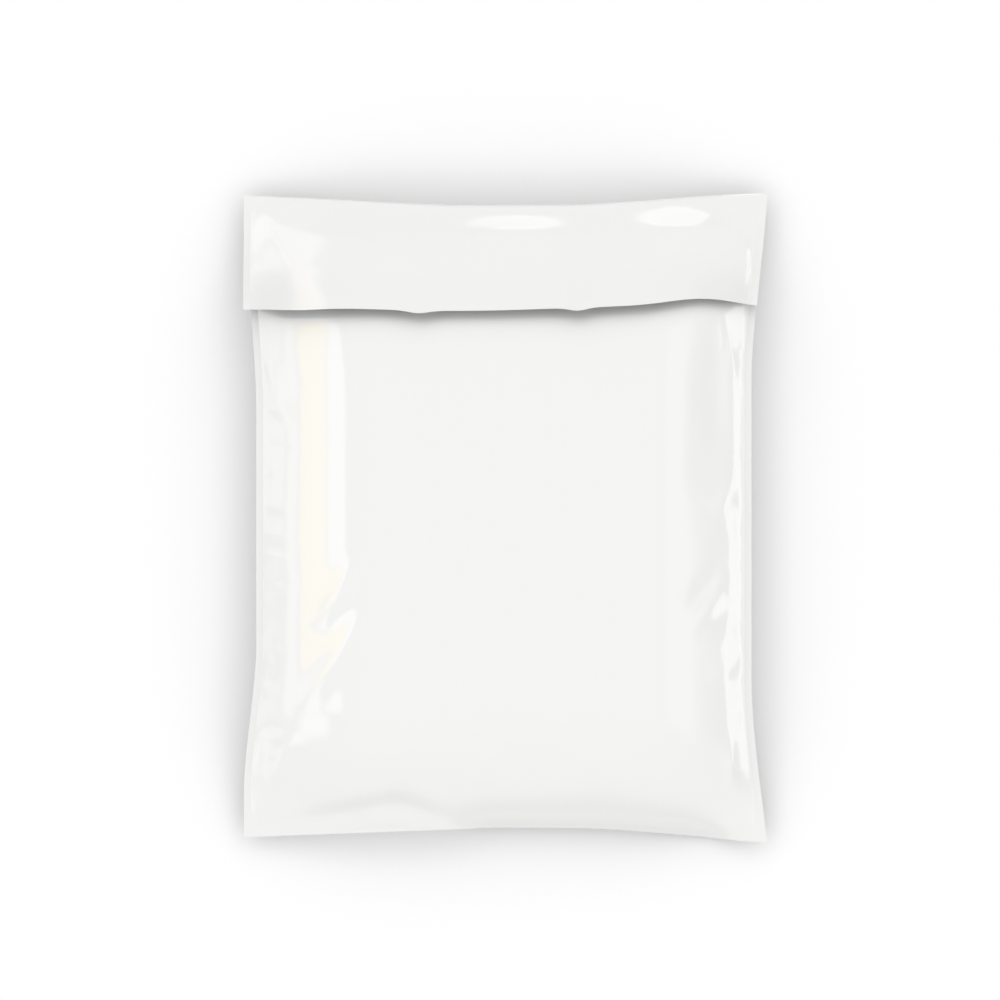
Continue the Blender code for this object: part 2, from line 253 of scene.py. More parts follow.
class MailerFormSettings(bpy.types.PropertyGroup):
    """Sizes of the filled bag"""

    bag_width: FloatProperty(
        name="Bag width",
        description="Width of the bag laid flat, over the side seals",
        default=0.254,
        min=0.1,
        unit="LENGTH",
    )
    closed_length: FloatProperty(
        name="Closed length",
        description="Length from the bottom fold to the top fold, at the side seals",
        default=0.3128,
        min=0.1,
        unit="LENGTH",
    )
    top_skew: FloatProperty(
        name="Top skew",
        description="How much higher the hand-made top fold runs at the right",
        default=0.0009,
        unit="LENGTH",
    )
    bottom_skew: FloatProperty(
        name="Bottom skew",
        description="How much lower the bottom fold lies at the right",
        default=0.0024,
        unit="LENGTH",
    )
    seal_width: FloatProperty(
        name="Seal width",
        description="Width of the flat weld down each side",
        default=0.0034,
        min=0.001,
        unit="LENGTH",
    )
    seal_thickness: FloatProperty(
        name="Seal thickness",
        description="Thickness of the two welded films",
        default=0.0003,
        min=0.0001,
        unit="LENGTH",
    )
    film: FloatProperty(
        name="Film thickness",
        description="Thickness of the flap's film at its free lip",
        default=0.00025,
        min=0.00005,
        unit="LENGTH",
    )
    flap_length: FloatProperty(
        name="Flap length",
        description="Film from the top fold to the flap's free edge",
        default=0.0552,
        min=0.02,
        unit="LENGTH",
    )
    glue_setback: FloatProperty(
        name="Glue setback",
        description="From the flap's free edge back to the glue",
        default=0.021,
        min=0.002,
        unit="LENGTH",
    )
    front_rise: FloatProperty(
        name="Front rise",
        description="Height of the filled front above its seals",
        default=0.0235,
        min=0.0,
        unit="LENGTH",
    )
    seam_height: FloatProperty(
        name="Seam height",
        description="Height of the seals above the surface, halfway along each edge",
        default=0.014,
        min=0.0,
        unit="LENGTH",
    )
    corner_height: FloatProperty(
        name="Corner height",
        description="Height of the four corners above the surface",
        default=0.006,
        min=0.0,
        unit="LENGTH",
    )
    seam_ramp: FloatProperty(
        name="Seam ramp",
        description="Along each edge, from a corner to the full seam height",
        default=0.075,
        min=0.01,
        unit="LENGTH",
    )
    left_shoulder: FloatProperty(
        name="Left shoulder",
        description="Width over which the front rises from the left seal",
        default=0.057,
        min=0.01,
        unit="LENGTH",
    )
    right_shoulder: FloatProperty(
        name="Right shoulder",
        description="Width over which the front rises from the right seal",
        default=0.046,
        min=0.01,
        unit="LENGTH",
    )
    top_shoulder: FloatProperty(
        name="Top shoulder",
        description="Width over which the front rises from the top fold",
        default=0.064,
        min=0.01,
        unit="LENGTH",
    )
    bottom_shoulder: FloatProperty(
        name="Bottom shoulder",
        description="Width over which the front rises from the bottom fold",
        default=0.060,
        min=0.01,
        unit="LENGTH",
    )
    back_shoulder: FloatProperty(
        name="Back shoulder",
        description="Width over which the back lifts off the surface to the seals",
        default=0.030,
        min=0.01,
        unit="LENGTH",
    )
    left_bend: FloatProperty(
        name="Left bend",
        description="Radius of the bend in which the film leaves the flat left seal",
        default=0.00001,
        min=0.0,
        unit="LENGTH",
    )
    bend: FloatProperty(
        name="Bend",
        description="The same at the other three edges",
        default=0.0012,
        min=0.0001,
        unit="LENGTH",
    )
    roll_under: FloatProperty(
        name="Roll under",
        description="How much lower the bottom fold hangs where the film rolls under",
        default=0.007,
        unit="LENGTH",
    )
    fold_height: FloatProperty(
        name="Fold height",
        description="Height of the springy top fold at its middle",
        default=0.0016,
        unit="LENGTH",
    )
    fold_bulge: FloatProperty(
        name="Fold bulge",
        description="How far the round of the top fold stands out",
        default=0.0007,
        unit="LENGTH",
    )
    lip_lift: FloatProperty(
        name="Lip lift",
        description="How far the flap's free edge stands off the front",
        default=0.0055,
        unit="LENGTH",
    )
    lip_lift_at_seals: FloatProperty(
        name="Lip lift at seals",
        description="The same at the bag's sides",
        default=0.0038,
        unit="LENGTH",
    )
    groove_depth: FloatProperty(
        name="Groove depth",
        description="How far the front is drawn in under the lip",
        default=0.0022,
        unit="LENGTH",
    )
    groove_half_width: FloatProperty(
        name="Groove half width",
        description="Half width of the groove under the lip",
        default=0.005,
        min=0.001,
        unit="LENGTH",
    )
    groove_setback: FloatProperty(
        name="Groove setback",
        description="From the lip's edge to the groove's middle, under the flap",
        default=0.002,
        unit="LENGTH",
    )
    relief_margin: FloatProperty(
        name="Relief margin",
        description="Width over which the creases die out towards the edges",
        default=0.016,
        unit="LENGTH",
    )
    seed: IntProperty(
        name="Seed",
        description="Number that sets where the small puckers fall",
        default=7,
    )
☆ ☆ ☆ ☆
- _WRITTEN PROBLEM_
Reproduce the material above, every line of it, exactly.

- _FINISHED ANSWER_
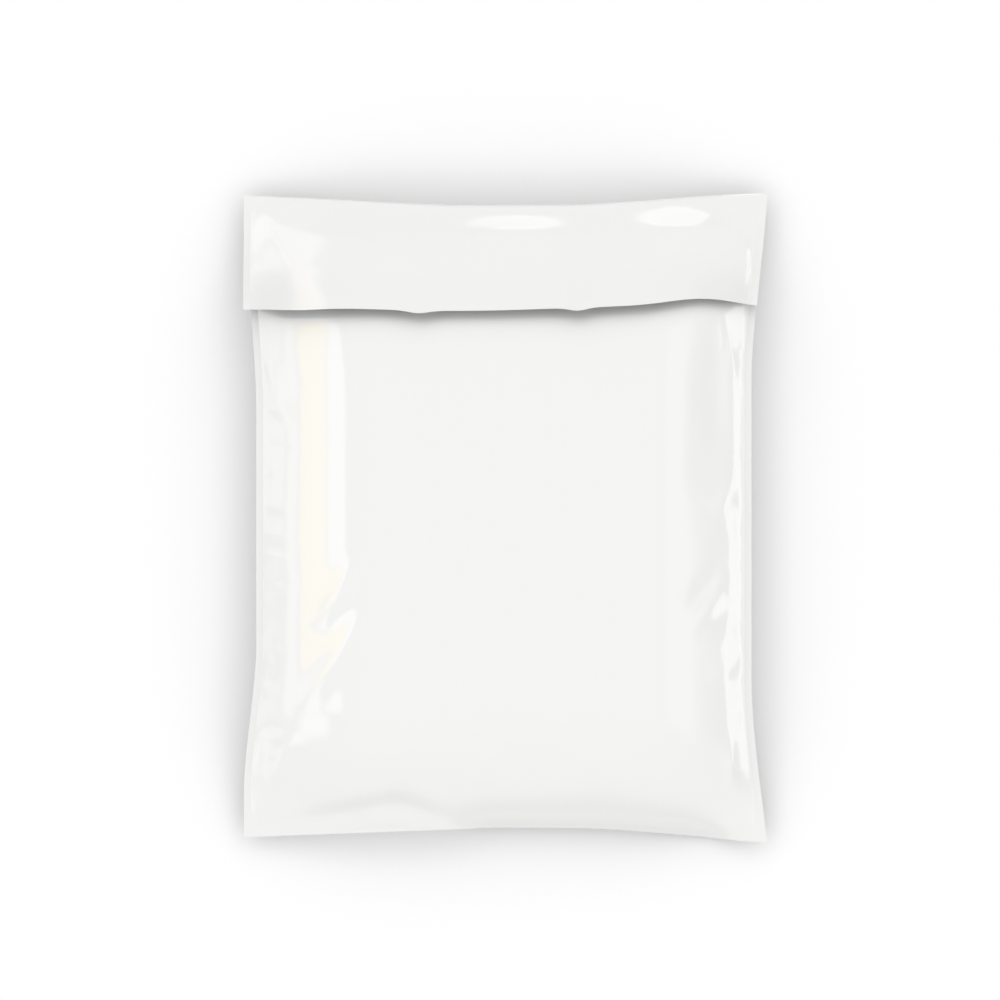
Continue the Blender code for this object: part 2, from line 253 of scene.py. More parts follow.
class MailerFormSettings(bpy.types.PropertyGroup):
    """Sizes of the filled bag"""

    bag_width: FloatProperty(
        name="Bag width",
        description="Width of the bag laid flat, over the side seals",
        default=0.254,
        min=0.1,
        unit="LENGTH",
    )
    closed_length: FloatProperty(
        name="Closed length",
        description="Length from the bottom fold to the top fold, at the side seals",
        default=0.3128,
        min=0.1,
        unit="LENGTH",
    )
    top_skew: FloatProperty(
        name="Top skew",
        description="How much higher the hand-made top fold runs at the right",
        default=0.0009,
        unit="LENGTH",
    )
    bottom_skew: FloatProperty(
        name="Bottom skew",
        description="How much lower the bottom fold lies at the right",
        default=0.0024,
        unit="LENGTH",
    )
    seal_width: FloatProperty(
        name="Seal width",
        description="Width of the flat weld down each side",
        default=0.0034,
        min=0.001,
        unit="LENGTH",
    )
    seal_thickness: FloatProperty(
        name="Seal thickness",
        description="Thickness of the two welded films",
        default=0.0003,
        min=0.0001,
        unit="LENGTH",
    )
    film: FloatProperty(
        name="Film thickness",
        description="Thickness of the flap's film at its free lip",
        default=0.00025,
        min=0.00005,
        unit="LENGTH",
    )
    flap_length: FloatProperty(
        name="Flap length",
        description="Film from the top fold to the flap's free edge",
        default=0.0552,
        min=0.02,
        unit="LENGTH",
    )
    glue_setback: FloatProperty(
        name="Glue setback",
        description="From the flap's free edge back to the glue",
        default=0.021,
        min=0.002,
        unit="LENGTH",
    )
    front_rise: FloatProperty(
        name="Front rise",
        description="Height of the filled front above its seals",
        default=0.0235,
        min=0.0,
        unit="LENGTH",
    )
    seam_height: FloatProperty(
        name="Seam height",
        description="Height of the seals above the surface, halfway along each edge",
        default=0.014,
        min=0.0,
        unit="LENGTH",
    )
    corner_height: FloatProperty(
        name="Corner height",
        description="Height of the four corners above the surface",
        default=0.006,
        min=0.0,
        unit="LENGTH",
    )
    seam_ramp: FloatProperty(
        name="Seam ramp",
        description="Along each edge, from a corner to the full seam height",
        default=0.075,
        min=0.01,
        unit="LENGTH",
    )
    left_shoulder: FloatProperty(
        name="Left shoulder",
        description="Width over which the front rises from the left seal",
        default=0.057,
        min=0.01,
        unit="LENGTH",
    )
    right_shoulder: FloatProperty(
        name="Right shoulder",
        description="Width over which the front rises from the right seal",
        default=0.046,
        min=0.01,
        unit="LENGTH",
    )
    top_shoulder: FloatProperty(
        name="Top shoulder",
        description="Width over which the front rises from the top fold",
        default=0.064,
        min=0.01,
        unit="LENGTH",
    )
    bottom_shoulder: FloatProperty(
        name="Bottom shoulder",
        description="Width over which the front rises from the bottom fold",
        default=0.060,
        min=0.01,
        unit="LENGTH",
    )
    back_shoulder: FloatProperty(
        name="Back shoulder",
        description="Width over which the back lifts off the surface to the seals",
        default=0.030,
        min=0.01,
        unit="LENGTH",
    )
    left_bend: FloatProperty(
        name="Left bend",
        description="Radius of the bend in which the film leaves the flat left seal",
        default=0.00001,
        min=0.0,
        unit="LENGTH",
    )
    bend: FloatProperty(
        name="Bend",
        description="The same at the other three edges",
        default=0.0012,
        min=0.0001,
        unit="LENGTH",
    )
    roll_under: FloatProperty(
        name="Roll under",
        description="How much lower the bottom fold hangs where the film rolls under",
        default=0.007,
        unit="LENGTH",
    )
    fold_height: FloatProperty(
        name="Fold height",
        description="Height of the springy top fold at its middle",
        default=0.0016,
        unit="LENGTH",
    )
    fold_bulge: FloatProperty(
        name="Fold bulge",
        description="How far the round of the top fold stands out",
        default=0.0007,
        unit="LENGTH",
    )
    lip_lift: FloatProperty(
        name="Lip lift",
        description="How far the flap's free edge stands off the front",
        default=0.0055,
        unit="LENGTH",
    )
    lip_lift_at_seals: FloatProperty(
        name="Lip lift at seals",
        description="The same at the bag's sides",
        default=0.0038,
        unit="LENGTH",
    )
    groove_depth: FloatProperty(
        name="Groove depth",
        description="How far the front is drawn in under the lip",
        default=0.0022,
        unit="LENGTH",
    )
    groove_half_width: FloatProperty(
        name="Groove half width",
        description="Half width of the groove under the lip",
        default=0.005,
        min=0.001,
        unit="LENGTH",
    )
    groove_setback: FloatProperty(
        name="Groove setback",
        description="From the lip's edge to the groove's middle, under the flap",
        default=0.002,
        unit="LENGTH",
    )
    relief_margin: FloatProperty(
        name="Relief margin",
        description="Width over which the creases die out towards the edges",
        default=0.016,
        unit="LENGTH",
    )
    seed: IntProperty(
        name="Seed",
        description="Number that sets where the small puckers fall",
        default=7,
    )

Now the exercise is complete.